Domestic violence in central Wisconsin’s Hmong community is not a new concern. In 2009, before he died, the revered Hmong leader General Vang Pao came to Wausau to lecture clan leaders after a series of domestic violence incidents.
“The husband has to respect the wife as he respects himself,” Pao said from a stage at the University of Wisconsin-Marathon County. “We are Hmong. We are smart. We are very beautiful people. We have a great culture, and we don’t want to have a bad name for Hmong people. Do your best to be a role model. I’m telling you today to stop.”
Following his visit, local Hmong leaders put Pao’s message in a handbook, calling for equal treatment for women. Police Chief Sparks says there is a new effort to get the handbook translated so its message takes hold.
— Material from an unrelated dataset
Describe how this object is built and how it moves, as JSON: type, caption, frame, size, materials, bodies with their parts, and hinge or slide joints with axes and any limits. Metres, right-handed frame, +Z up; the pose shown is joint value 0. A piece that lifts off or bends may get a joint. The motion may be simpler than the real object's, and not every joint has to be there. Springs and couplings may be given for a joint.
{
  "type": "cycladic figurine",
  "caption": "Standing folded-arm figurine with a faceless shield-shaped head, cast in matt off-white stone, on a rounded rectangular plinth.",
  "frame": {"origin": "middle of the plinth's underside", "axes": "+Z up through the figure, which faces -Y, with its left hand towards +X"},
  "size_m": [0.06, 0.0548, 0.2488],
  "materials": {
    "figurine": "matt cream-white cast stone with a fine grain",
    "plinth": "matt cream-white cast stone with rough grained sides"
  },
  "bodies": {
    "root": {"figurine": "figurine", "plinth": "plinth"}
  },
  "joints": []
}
“I think very few Hmong people actually know what’s in that handbook or have access to it … the things that all the clan leaders were supposed to have agreed to,” he said.
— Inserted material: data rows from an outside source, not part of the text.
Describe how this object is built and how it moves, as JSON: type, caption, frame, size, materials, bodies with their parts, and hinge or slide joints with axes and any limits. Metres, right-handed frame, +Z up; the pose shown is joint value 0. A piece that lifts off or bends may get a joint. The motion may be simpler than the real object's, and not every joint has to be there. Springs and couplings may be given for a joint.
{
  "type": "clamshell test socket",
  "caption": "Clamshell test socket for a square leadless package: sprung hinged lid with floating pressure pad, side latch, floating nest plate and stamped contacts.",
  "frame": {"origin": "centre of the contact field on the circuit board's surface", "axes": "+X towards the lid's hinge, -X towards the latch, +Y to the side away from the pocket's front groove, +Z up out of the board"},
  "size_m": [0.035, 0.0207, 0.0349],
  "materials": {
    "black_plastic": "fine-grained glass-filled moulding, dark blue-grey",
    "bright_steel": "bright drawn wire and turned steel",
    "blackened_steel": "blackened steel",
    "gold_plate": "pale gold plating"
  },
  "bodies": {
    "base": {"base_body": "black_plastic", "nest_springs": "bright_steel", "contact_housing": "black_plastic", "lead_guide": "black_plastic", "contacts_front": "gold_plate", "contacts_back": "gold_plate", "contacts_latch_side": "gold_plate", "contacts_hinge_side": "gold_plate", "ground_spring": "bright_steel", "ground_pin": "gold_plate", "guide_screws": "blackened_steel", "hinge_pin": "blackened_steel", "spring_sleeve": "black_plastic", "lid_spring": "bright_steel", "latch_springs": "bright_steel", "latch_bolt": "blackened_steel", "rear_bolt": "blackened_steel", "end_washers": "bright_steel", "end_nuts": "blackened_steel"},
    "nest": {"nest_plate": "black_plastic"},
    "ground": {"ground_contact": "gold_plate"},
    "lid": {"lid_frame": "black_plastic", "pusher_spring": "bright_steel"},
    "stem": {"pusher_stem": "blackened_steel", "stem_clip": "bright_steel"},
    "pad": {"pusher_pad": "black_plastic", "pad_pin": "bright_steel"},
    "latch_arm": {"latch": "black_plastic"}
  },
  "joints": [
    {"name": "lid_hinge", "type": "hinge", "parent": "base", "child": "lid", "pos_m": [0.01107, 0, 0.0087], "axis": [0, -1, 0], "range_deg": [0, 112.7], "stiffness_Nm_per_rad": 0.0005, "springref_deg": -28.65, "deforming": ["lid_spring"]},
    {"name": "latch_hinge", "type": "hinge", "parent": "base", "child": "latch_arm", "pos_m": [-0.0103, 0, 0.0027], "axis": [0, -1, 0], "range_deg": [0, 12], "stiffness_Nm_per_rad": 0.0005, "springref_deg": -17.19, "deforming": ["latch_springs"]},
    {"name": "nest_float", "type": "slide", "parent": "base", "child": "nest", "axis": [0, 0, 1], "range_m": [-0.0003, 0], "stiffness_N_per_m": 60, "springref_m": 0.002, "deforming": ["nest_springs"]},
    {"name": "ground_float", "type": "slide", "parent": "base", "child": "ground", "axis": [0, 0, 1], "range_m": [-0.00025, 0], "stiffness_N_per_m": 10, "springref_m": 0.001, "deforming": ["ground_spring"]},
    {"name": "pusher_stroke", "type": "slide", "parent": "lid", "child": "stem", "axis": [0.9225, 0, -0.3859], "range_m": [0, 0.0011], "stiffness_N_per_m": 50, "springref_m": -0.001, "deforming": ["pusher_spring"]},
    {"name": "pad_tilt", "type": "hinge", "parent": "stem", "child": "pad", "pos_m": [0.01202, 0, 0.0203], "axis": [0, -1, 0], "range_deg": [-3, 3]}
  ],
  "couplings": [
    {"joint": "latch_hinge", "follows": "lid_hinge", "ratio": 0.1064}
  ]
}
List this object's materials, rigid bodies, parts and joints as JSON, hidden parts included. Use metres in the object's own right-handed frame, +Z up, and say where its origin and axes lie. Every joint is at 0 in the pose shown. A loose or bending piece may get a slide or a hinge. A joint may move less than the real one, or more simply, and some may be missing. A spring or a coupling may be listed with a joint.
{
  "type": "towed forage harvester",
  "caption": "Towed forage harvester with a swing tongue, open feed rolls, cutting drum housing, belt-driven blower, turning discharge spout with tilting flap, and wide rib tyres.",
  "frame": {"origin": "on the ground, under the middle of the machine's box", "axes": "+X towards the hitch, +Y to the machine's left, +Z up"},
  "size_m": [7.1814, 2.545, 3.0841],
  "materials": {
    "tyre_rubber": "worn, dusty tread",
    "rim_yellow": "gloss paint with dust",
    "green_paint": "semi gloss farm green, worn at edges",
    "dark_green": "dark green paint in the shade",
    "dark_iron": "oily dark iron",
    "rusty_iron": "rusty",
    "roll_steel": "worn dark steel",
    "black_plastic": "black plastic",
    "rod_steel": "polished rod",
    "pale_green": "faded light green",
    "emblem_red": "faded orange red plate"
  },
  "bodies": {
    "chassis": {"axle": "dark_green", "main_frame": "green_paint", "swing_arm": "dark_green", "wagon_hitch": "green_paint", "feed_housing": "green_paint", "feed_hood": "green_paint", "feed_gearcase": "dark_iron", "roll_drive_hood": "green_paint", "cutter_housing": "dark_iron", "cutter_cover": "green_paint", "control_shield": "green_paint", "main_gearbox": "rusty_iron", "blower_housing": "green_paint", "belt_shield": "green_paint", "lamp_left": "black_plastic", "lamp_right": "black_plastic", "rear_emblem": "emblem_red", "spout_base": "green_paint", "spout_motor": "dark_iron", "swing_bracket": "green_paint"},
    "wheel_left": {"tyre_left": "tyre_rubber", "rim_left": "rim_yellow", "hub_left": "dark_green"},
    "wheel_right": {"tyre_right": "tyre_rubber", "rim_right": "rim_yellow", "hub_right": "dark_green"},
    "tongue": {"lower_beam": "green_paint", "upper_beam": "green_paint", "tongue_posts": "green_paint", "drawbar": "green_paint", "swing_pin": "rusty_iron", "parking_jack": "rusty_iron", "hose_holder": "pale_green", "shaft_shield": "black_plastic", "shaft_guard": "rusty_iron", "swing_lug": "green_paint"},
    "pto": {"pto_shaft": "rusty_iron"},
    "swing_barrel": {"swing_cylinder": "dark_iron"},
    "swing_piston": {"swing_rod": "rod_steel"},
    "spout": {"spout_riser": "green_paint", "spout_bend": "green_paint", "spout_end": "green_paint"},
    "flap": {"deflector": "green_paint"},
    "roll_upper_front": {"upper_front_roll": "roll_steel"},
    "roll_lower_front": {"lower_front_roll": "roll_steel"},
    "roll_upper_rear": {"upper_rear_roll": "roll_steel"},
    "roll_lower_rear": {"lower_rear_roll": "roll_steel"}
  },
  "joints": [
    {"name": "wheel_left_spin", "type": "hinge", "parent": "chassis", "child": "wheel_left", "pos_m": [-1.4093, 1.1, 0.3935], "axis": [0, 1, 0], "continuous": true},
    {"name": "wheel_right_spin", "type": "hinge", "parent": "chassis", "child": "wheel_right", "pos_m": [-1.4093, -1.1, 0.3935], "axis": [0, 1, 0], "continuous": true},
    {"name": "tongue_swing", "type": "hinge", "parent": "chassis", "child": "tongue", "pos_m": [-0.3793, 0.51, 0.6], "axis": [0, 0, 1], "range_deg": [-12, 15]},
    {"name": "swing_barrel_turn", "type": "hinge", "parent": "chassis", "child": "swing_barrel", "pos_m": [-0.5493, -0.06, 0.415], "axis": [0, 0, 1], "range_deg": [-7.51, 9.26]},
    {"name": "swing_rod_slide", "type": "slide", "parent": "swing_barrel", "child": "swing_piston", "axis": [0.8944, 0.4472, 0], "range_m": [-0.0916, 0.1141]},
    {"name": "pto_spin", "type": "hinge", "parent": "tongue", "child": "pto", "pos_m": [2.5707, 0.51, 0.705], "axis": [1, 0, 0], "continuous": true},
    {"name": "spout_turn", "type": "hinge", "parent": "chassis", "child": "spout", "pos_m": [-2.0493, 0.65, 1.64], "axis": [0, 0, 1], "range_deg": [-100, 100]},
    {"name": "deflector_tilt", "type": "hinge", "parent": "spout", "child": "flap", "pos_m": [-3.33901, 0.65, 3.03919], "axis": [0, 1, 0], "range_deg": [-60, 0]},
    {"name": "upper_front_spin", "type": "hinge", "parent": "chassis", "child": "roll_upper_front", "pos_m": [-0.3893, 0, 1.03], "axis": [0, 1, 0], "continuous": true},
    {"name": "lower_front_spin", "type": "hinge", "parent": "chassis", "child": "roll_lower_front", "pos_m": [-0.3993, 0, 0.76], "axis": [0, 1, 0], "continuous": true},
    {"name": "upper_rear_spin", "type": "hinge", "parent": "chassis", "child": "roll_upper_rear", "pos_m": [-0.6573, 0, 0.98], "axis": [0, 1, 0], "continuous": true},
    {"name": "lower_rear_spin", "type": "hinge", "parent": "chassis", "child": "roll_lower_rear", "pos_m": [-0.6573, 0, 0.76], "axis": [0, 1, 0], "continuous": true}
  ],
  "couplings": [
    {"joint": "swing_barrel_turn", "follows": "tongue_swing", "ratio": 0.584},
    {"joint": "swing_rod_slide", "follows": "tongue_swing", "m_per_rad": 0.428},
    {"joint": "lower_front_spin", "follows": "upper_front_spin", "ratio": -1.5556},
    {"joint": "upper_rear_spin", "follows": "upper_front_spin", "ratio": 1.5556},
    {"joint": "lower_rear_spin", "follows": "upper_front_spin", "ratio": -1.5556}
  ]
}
Sparks chairs a domestic violence committee on an organization called Wausau-Metro Strong, which was formed to help the community move forward after the March 22 shootings.
“I think what we’re really looking for is male leadership within the Hmong community to step up like Gen. Vang Pao did and say, ‘this is wrong,’” he said.
Kham Thong Yang said that whenever domestic violence occurs, it needs to be addressed.
“When we see a couple, a husband and wife, and one is abusing the other, we need to stand up for that. We shouldn’t hide any of that,” Yang said. “Penalties should be increased.”
But for Bob Look, whose wife Dianne Look was one of those killed in March, blame for his wife’s death doesn’t rest with Hmong people or their culture.
“In no way, shape or form do I hold the Hmong community responsible or blame them for the incident. This was one individual. A greedy, selfish individual who created this mess,” Look said.
He said he is still good friends with the Hmong woman that Nengmy Vang was stalking and Dianne Look was trying to protect.
“After this happened, I had to reach out to let her know that there’s no blame coming from me,” Look said. “She’s a victim just as much as my wife and Karen and the rest of the people.”